The terms covered in this chapter are among the most common terms used in enumerating what we have called non-material aspects of culture. But to reiterate a point made at the beginning of the chapter, it is not always possible to separate material and non-material culture. For instance, while we have defined a custom as a widely accepted way of doing something, that doing may very well include a material object. For instance, it might be customary to send a friend or relative a birthday greeting—an action, but that greeting may take material form—a birthday card. Or let’s take ritual as an example. Although a ritual is an action, ritual actions often employ ritual objects: incense, candles, chalices, prayer beads, bells, gongs, drums, and so on.
Not only can it be difficult to separate material and non-material culture, it is also not always easy to distinguish between some categories of non-material culture discussed in this chapter. For instance, we have already discussed the difficulty of distinguishing between a custom and a tradition. Is there a difference between a custom and a norm? If there is, it is surely subtle and unimportant for our purposes. On the other hand, there clearly is a difference between a law (at least in the modern sense of the term) and a more.
At this point, I would invite you, dear reader, to go through the list of terms introduced in the chapter and provide original examples of beliefs, values, norms, customs, traditions, and rituals that you consider to be elements of a cultural community that you are familiar with.

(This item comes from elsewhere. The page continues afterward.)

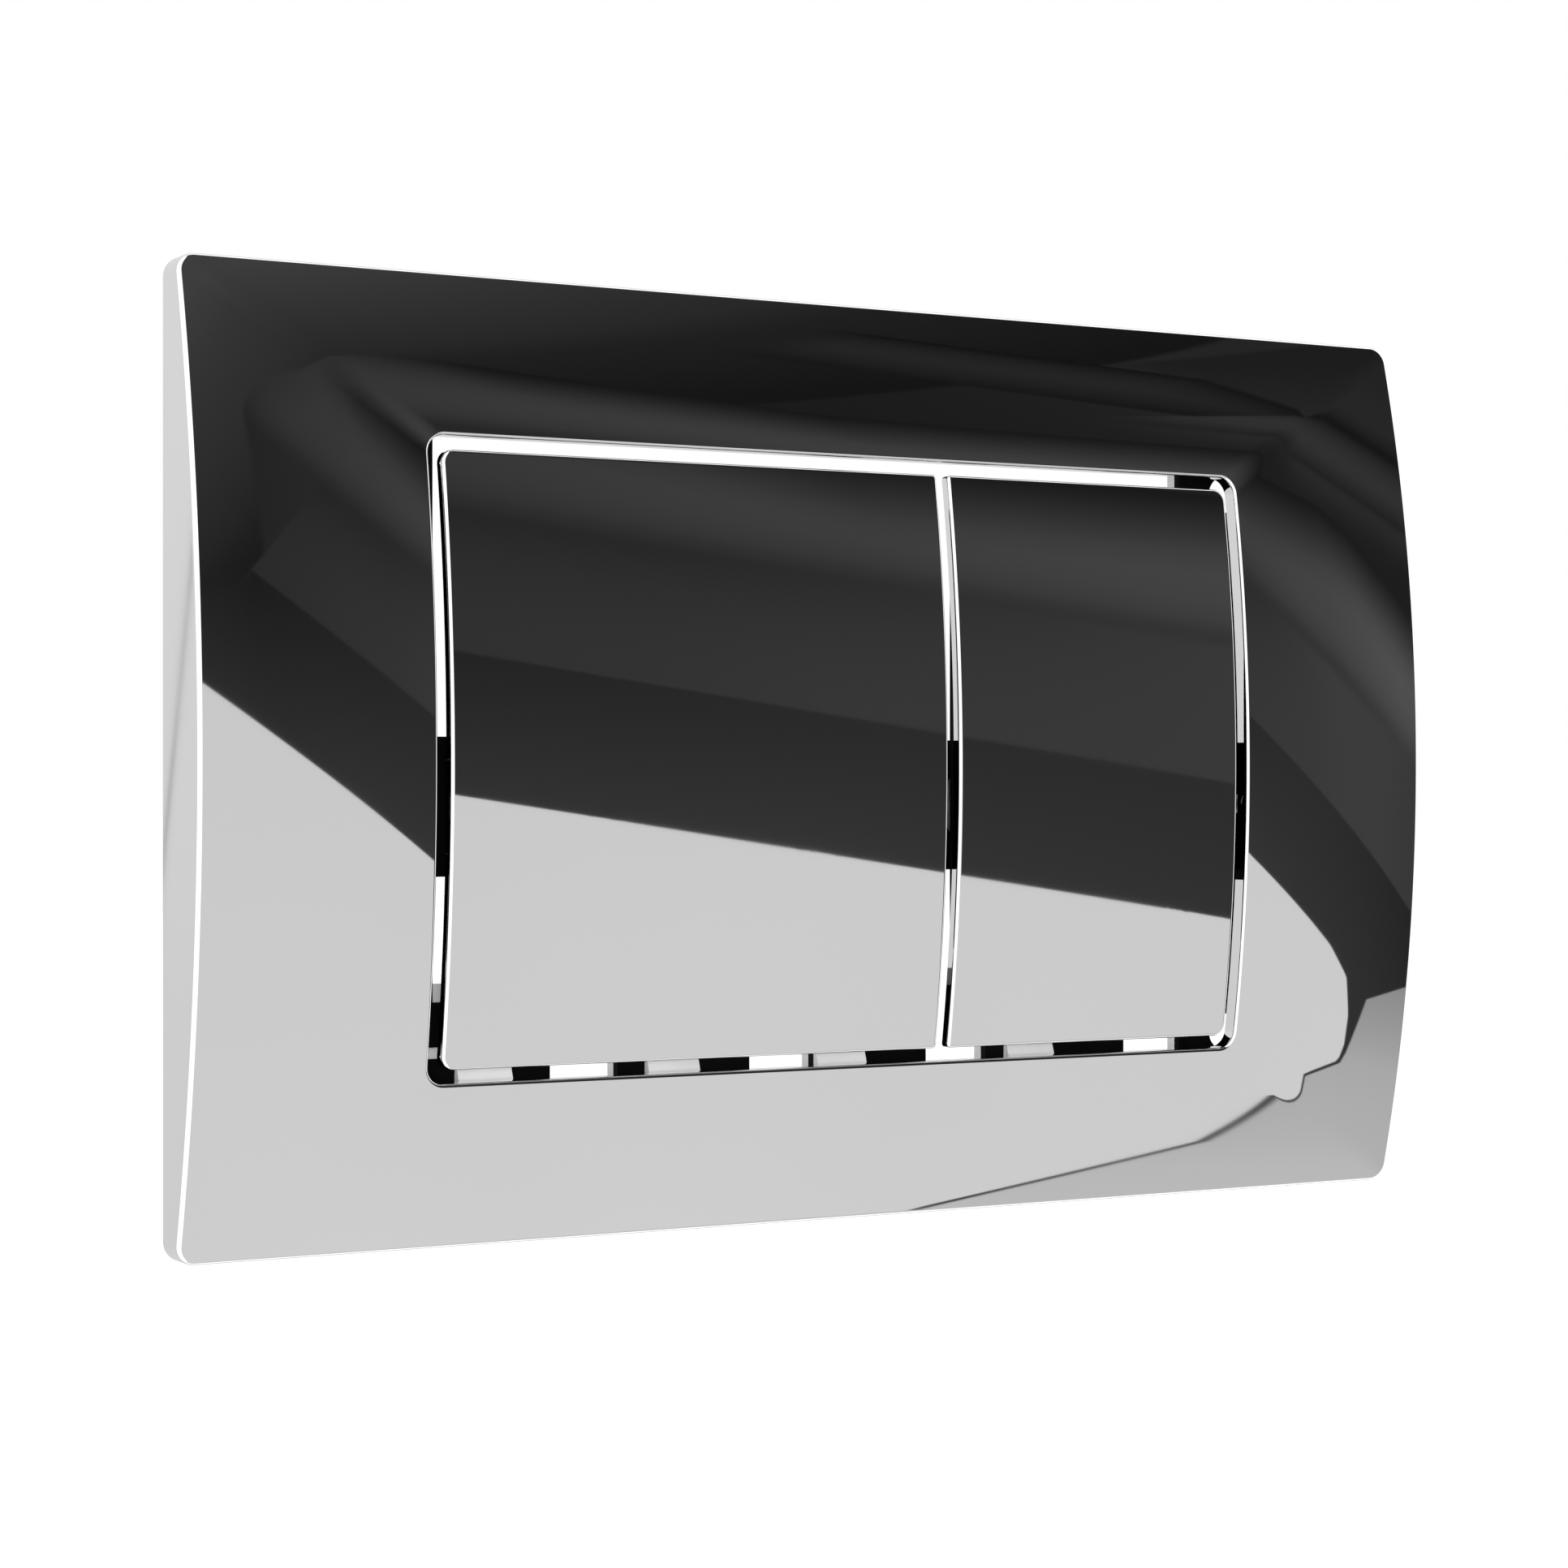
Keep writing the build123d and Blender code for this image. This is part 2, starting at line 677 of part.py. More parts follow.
# Mounting frame: flat frame in the wall opening, with a flange, rod towers, stud bosses, ears and snap hooks
with BuildPart() as mounting_frame:
    with BuildSketch(level(carrier_seat)):
        RectangleRounded(frame_width, frame_height, frame_corner_radius)
        window_cuts(frame_beam_bottom, frame_beam_top, frame_window_bottom)
        with Locations(*corner_places):
            Circle(frame_corner_hole_radius, mode=Mode.SUBTRACT)
        with Locations(*[place for place in slot_places if place[0] != left_slot_x]):
            Rectangle(slot_width, slot_height, mode=Mode.SUBTRACT)
    extrude(amount=-frame_thickness)
    with BuildSketch(level(skin_bite - frame_back)):
        RectangleRounded(frame_width, frame_height, frame_corner_radius)
        RectangleRounded(
            frame_width - 2 * frame_flange_thickness,
            frame_height - 2 * frame_flange_thickness,
            frame_corner_radius - frame_flange_thickness,
            mode=Mode.SUBTRACT,
        )
    extrude(amount=-(frame_flange_depth - frame_back + skin_bite))
    guide_seat_height = guide_seat_depth + carrier_seat
    tower_height = tower_depth + carrier_seat
    boss_height = stud_boss_depth + carrier_seat
    discs(rod_places, tower_radius, -tower_depth, tower_height)
    discs(rod_places, guide_seat_radius, -guide_seat_depth, guide_seat_height, Mode.SUBTRACT)
    discs(rod_places, guide_radius + guide_seat_gap, -tower_depth, tower_height, Mode.SUBTRACT)
    discs(stud_places, stud_boss_radius, -stud_boss_depth, boss_height)
    discs(stud_places, stud_neck_radius + stud_gap, -stud_boss_depth, boss_height, Mode.SUBTRACT)
    for side, end in ear_places:
        slab(
            tuple(sorted((side * ear_plate_inner, side * ear_plate_outer))),
            (end * ear_plate_z - ear_plate_height / 2, end * ear_plate_z + ear_plate_height / 2),
            0,
            carrier_front,
        )
    for x, z in snap_places:
        end = math.copysign(1, z)
        catch_start = -carrier_front - snap_gap
        outer = z + end * snap_thickness / 2
        inner = z - end * snap_thickness / 2
        with BuildSketch(Plane.YZ.offset(x - snap_width / 2)):
            with BuildLine():
                Polyline(
                    (skin_bite, inner),
                    (catch_start - snap_catch_length, inner),
                    (catch_start - snap_catch_length, outer),
                    (catch_start, outer + end * snap_catch),
                    (catch_start, outer),
                    (skin_bite, outer),
                    close=True,
                )
            make_face()
        extrude(amount=snap_width)
save(mounting_frame.part, "mounting_frame")


def make_push_rod(name, place):
    """Round rod from its head back through the guide to the cistern."""
    shoulder = rod_back - rod_tip_length
    with BuildPart() as rod:
        discs([place], rod_radius, -shoulder, shoulder + rod_front - rod_head_height + rod_socket_depth)
        discs([place], rod_tip_radius, -rod_back, rod_tip_length)
        chamfer(rod.faces().sort_by(Axis.Y)[-1].edges(), length=rod_chamfer)
    save(rod.part, name)


def make_rod_head(name, place):
    """Round head with a blind threaded socket for the rod."""
    with BuildPart() as head:
        discs([place], rod_head_radius, rod_front - rod_head_height, rod_head_height)
        chamfer(head.faces().sort_by(Axis.Y)[0].edges(), length=rod_head_chamfer)
        discs(
            [place],
            rod_radius + rod_thread_gap,
            rod_front - rod_head_height,
            rod_socket_depth + rod_thread_gap,
            Mode.SUBTRACT,
        )
    save(head.part, name)


def make_lock_nut(name, place):
    """Hexagon nut behind the rod head."""
    with BuildPart() as nut:
        with BuildSketch(level(rod_front - rod_head_height - lock_nut_height)):
            with Locations(place):
                RegularPolygon(lock_nut_across_flats / 2, 6, major_radius=False)
                Circle(rod_radius + rod_thread_gap, mode=Mode.SUBTRACT)
        extrude(amount=lock_nut_height)
    save(nut.part, name)


def make_rod_guide(name, place):
    """Flanged bush in the tower of the mounting frame."""
    back = tower_depth + guide_tail
    with BuildPart() as guide:
        discs([place], guide_radius, -back, back - guide_seat_depth)
        discs([place], guide_flange_radius, -guide_seat_depth, guide_flange_thickness)
        discs([place], guide_bore_radius, -back, back, Mode.SUBTRACT)
    save(guide.part, name)


for side_name, place in (("full", rod_places[0]), ("half", rod_places[1])):
    make_push_rod(f"{side_name}_push_rod", place)
    make_rod_head(f"{side_name}_rod_head", place)
    make_lock_nut(f"{side_name}_lock_nut", place)
    make_rod_guide(f"{side_name}_rod_guide", place)


def make_springs(name, places):
    """Coil springs between the beam of the carrier and a rocker."""
    length = rocker_depth - carrier_front - spring_wire - 2 * spring_seat_gap
    start = carrier_front + spring_wire / 2 + spring_seat_gap
    with BuildPart() as springs:
        for x, z in places:
            with BuildLine():
                coil = Helix(
                    length / spring_turns, length, spring_radius, center=(x, -start, z), direction=(0, -1, 0)
                )
            with BuildSketch(Plane(origin=coil @ 0, z_dir=coil % 0)):
                Rectangle(spring_wire, spring_wire)
            sweep(path=coil, is_frenet=True)
    save(springs.part, name)


make_springs("full_return_springs", full_springs)
make_springs("half_return_springs", half_springs)


def make_button_screws(name, places):
    """Round-headed screws from behind a rocker into the button's bosses."""
    with BuildPart() as screws:
        discs(
            places,
            button_screw_head_radius,
            rocker_depth - button_screw_head_height,
            button_screw_head_height,
        )
        fillet(
            screws.faces().sort_by(Axis.Y)[-len(places) :].edges(), radius=button_screw_head_height / 2
        )
        discs(places, button_screw_radius, rocker_depth, button_screw_length)
    save(screws.part, name)


make_button_screws("full_button_screws", full_screws)
make_button_screws("half_button_screws", half_screws)

# Carrier screws: countersunk, from the back through the carrier into the cover's bosses
with BuildPart() as carrier_screws:
    head_height = carrier_screw_head_radius - carrier_screw_radius
    for x, z in carrier_screw_places:
        with BuildSketch(Plane.XY.offset(z)):
            with BuildLine():
                Polyline(
                    (x, -carrier_seat),
                    (x + carrier_screw_head_radius, -carrier_seat),
                    (x + carrier_screw_radius, -carrier_seat - head_height),
                    (x + carrier_screw_radius, -carrier_seat - carrier_screw_length),
                    (x, -carrier_seat - carrier_screw_length),
                    close=True,
                )
            make_face()
        revolve(axis=Axis((x, 0, z), (0, 1, 0)))
save(carrier_screws.part, "carrier_screws")

# Fixing studs: a shoulder bears on the back of the frame's boss, and the nut and washer clamp from the front
with BuildPart() as fixing_studs:
    discs(stud_places, stud_radius, -stud_back, stud_back - stud_boss_depth)
    discs(stud_places, stud_neck_radius, -stud_boss_depth, stud_boss_depth + stud_front)
    stud_ends = fixing_studs.faces().sort_by(Axis.Y)
    chamfer((stud_ends[:2] + stud_ends[-2:]).edges(), length=stud_chamfer)
save(fixing_studs.part, "fixing_studs")

with BuildPart() as stud_washers:
    discs(stud_places, washer_radius, carrier_seat, washer_thickness)
    discs(stud_places, stud_neck_radius + stud_gap, carrier_seat, washer_thickness, Mode.SUBTRACT)
save(stud_washers.part, "stud_washers")

with BuildPart() as stud_nuts:
    with BuildSketch(level(carrier_seat + washer_thickness)):
        with Locations(*stud_places):
            RegularPolygon(nut_across_flats / 2, 6, major_radius=False)
            Circle(stud_neck_radius + rod_thread_gap, mode=Mode.SUBTRACT)
    extrude(amount=nut_height)
save(stud_nuts.part, "stud_nuts")

print("press angle", round(press_angle, 3), "bow radius", round(bow_radius, 2))
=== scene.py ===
import json
import math

import bpy
import numpy as np
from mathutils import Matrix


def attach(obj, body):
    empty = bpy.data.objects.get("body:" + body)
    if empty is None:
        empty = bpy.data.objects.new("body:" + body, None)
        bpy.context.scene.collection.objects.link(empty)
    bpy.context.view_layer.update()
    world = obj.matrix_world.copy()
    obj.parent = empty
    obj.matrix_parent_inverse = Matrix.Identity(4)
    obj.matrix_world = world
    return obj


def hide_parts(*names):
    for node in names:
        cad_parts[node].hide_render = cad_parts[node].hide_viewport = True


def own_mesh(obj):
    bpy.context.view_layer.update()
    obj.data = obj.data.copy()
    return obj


# Looks of the dual flush button plate. Helper sizes are in millimetres, meshes in metres.
# The front faces -Y, +Z is up, and the wall plane is y = 0.

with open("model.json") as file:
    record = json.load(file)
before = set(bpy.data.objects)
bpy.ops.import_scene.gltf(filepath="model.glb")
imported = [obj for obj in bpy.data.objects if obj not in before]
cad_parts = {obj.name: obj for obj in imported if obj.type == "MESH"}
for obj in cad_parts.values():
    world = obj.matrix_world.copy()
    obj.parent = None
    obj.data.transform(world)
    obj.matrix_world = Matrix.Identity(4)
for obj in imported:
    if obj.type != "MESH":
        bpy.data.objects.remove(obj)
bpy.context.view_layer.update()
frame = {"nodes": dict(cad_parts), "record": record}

MM = 0.001
DEGREES = math.degrees(1.0)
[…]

For Further Thought and Discussion
- Identify at least three beliefs that are important in a cultural community that you identify with. Try to discover beliefs that govern different aspects of life, e.g., political, economic, social, or some other. Can you name an associated value for each belief?
- See if you can discover a cultural belief that is at odds with one of your own deeply held personal beliefs.
- We often belong to more than one cultural community. Sometimes the beliefs of one community are in conflict with the beliefs of another community. Can you identify any such situation in your own experience?
For Further Research
- Culture is not something fixed. Cultures can change over time. Can you discover a custom that has changed in the lifetime of someone that you know (e.g., a parent or grandparent)?
- Hobsbawm and Ranger (1983) have argued that what we regard as ancient traditions are sometimes more recent than we think. Can you discover any tradition that is actually more recent than people commonly believe?
Bell, C. (2009). Ritual: Perspectives and dimensions (Revised Edition), Oxford University Press. ProQuest Ebook Central.
Gross, D. (1992). The past in ruins. Amherst, MA: University of Massachusetts Press.
Hobsbawm, E. & Ranger, T. (Eds.). (1983). The invention of tradition. Cambridge, UK: Cambridge University Press.
Schwitzgebel, E. (2015). “Belief.” The Stanford Encyclopedia of Philosophy (Summer 2015 Edition), Edward N. Zalta (ed.). Retrieved from https://plato.stanford.edu/archives/sum2015/entries/belief/
Stephenson, B. (2015). Ritual: A very short introduction. Oxford University Press. Ebook.
Sumner, W. G. (1906/1940). Folkways: A study of the sociological importance of usages, manners, customs, mores, and morals. Boston: Ginn and Company.